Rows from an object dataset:

= = =

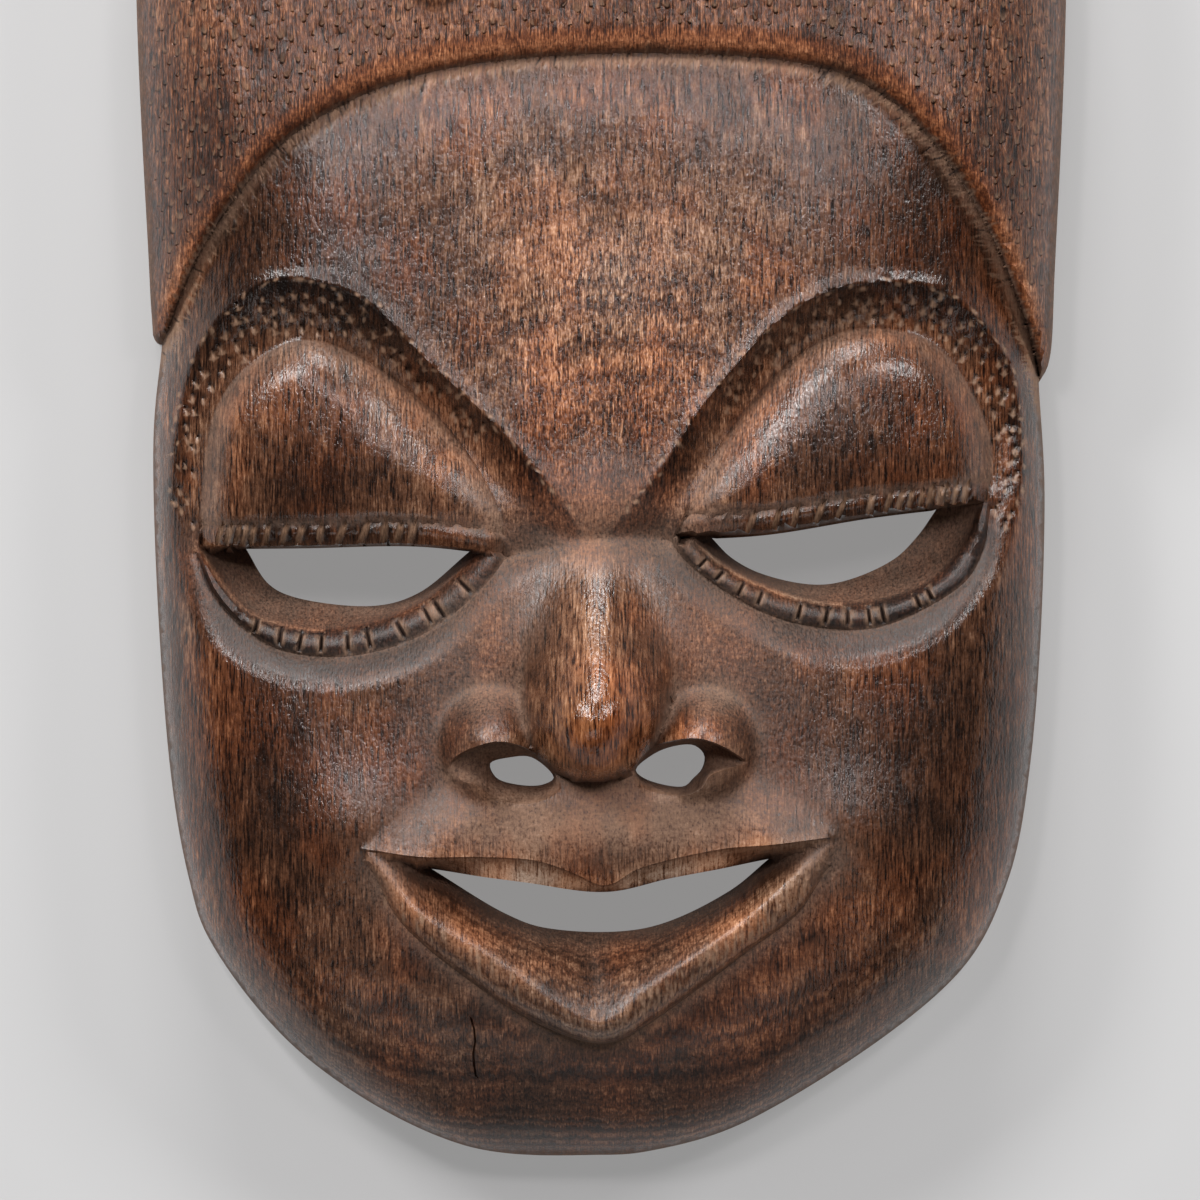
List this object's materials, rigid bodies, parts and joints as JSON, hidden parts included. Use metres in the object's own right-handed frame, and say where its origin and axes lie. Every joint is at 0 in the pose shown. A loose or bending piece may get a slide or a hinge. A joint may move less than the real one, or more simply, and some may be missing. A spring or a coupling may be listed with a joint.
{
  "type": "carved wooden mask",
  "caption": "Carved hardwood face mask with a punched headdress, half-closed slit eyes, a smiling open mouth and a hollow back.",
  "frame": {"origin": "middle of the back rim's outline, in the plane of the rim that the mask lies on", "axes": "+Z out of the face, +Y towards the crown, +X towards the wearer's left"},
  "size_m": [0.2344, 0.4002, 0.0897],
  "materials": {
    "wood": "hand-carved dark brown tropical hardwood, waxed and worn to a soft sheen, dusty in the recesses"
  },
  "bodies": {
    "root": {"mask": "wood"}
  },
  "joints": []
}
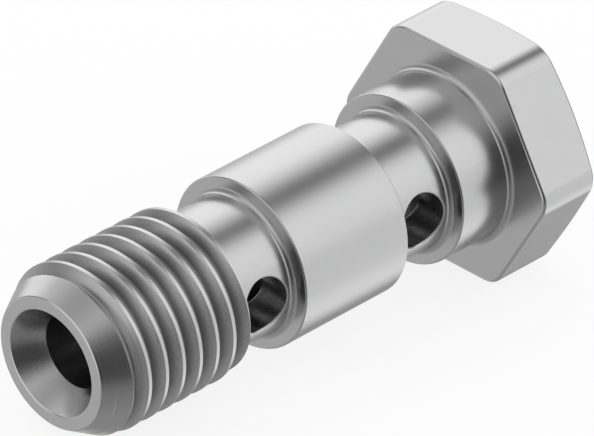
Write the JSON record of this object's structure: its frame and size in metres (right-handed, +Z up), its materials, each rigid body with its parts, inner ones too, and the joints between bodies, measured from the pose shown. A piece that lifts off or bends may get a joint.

= = =

AIM OF THE EXERCISE:
Recopy the entries above in their entirety, exactly.

TASK RESPONSE:
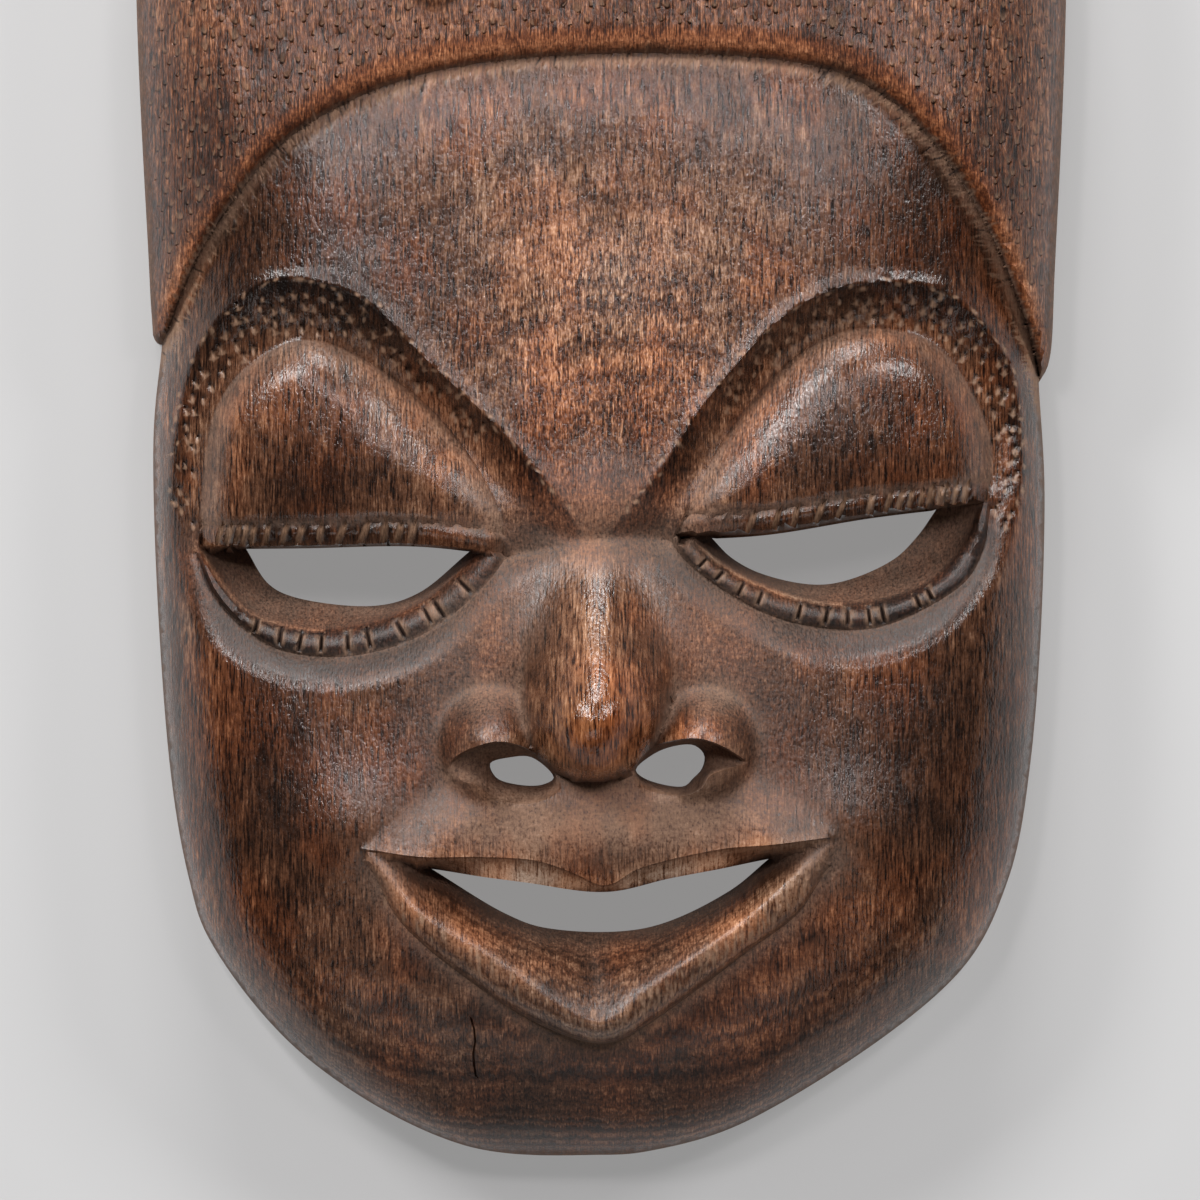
List this object's materials, rigid bodies, parts and joints as JSON, hidden parts included. Use metres in the object's own right-handed frame, and say where its origin and axes lie. Every joint is at 0 in the pose shown. A loose or bending piece may get a slide or a hinge. A joint may move less than the real one, or more simply, and some may be missing. A spring or a coupling may be listed with a joint.
{
  "type": "carved wooden mask",
  "caption": "Carved hardwood face mask with a punched headdress, half-closed slit eyes, a smiling open mouth and a hollow back.",
  "frame": {"origin": "middle of the back rim's outline, in the plane of the rim that the mask lies on", "axes": "+Z out of the face, +Y towards the crown, +X towards the wearer's left"},
  "size_m": [0.2344, 0.4002, 0.0897],
  "materials": {
    "wood": "hand-carved dark brown tropical hardwood, waxed and worn to a soft sheen, dusty in the recesses"
  },
  "bodies": {
    "root": {"mask": "wood"}
  },
  "joints": []
}
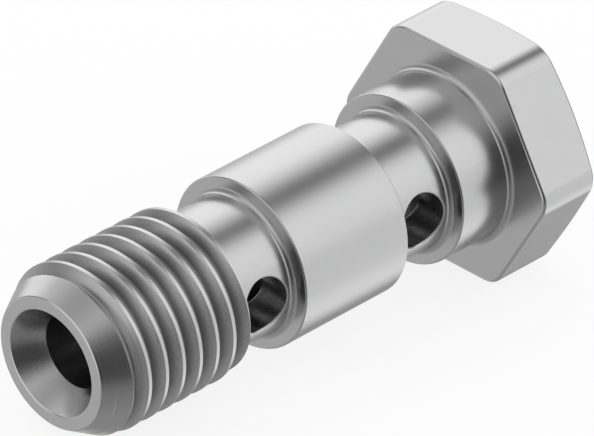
Write the JSON record of this object's structure: its frame and size in metres (right-handed, +Z up), its materials, each rigid body with its parts, inner ones too, and the joints between bodies, measured from the pose shown. A piece that lifts off or bends may get a joint.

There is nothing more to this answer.